Now we calculate the shortest distance from the point $O( - 1,1,2)$ to plane $x + 2y + 2z + 7 = 0$.
We know the shortest distance between a point $P({x_1},{y_1},{z_1})$ to the plane $Ax + By + Cz + D = 0$ is given by $d = \dfrac{{\left| {A{x_1} + B{y_1} + C{z_1} + D} \right|}}{{\sqrt {{A^2} + {B^2} + {C^2}} }}$
Substituting the values of ${x_1} = - 1,{y_1} = 1,{z_1} = 2,A = 1,B = 2,C = 2,D = 7$
$\Rightarrow d = \dfrac{{\left| {(1)( - 1) + (2)(1) + (2)(2) + 7} \right|}}{{\sqrt {{{(1)}^2} + {{(2)}^2} + {{(2)}^2}} }}$
$\Rightarrow d = \dfrac{{\left| { - 1 + 2 + 4 + 7} \right|}}{{\sqrt {1 + 4 + 4} }}$
$\Rightarrow d = \dfrac{{\left| {12} \right|}}{{\sqrt 9 }}$
Writing the value of $9 = {3^2}$
$\Rightarrow d = \dfrac{{12}}{{\sqrt {{3^2}} }}$
Cancel square root by square power
$\Rightarrow d = \dfrac{{12}}{3}$
Cancel the same factors from numerator and denominator.
$\Rightarrow d = 4$
Therefore, $OP = 4$
Therefore, in $\vartriangle OPQ$, $\angle P = {90^ \circ }$, $OP = 4$, $OQ = 5$
In the right triangle we can apply Pythagoras theorem.

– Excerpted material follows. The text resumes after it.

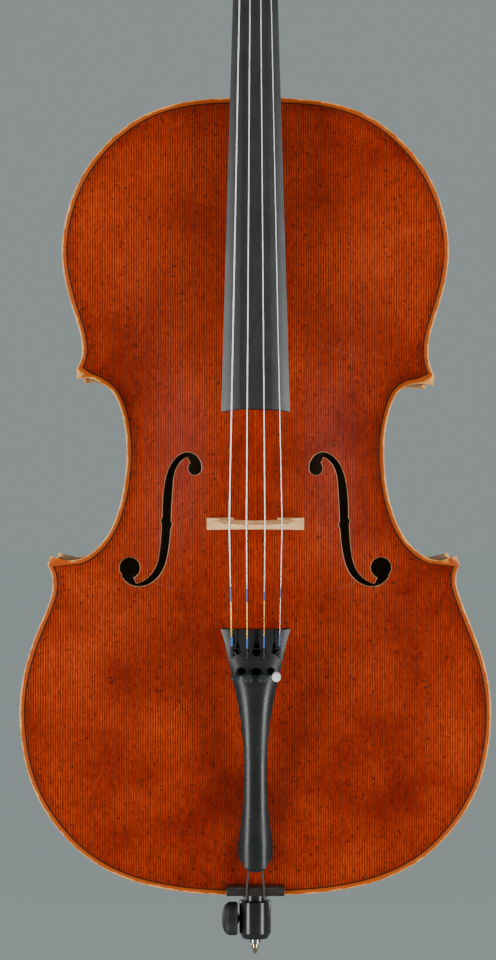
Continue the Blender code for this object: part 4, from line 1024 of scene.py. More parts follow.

$\Rightarrow O{P^2} + P{Q^2} = O{Q^2}$
Substituting the values we get
$\Rightarrow {(4)^2} + P{Q^2} = {(5)^2}$
Calculating the squares
$\Rightarrow 16 + P{Q^2} = 25$
Shift all constants to one side of the equation
$\Rightarrow P{Q^2} = 25 - 16 \\ \Rightarrow P{Q^2} = 9 \\$
Write the term in RHS as square of a number
$\Rightarrow P{Q^2} = {3^2}$
Take square root on both sides of the equation
$\Rightarrow \sqrt {P{Q^2}} = \sqrt {{3^2}}$
Cancel square root by square power
$\Rightarrow PQ = 3$
Therefore, the radius of the circle is 3 units.

So, option B is correct.

Note: Students are likely to make mistakes when they forcefully compare the equation of sphere directly to the general equation of sphere which is wrong and technically cannot be done. Also, keep in mind the hypotenuse of a right angled triangle is always the side that is opposite to the right angle of the triangle, so while applying Pythagoras theorem always write hypotenuse on one side of the equation and base and perpendicular on the other side.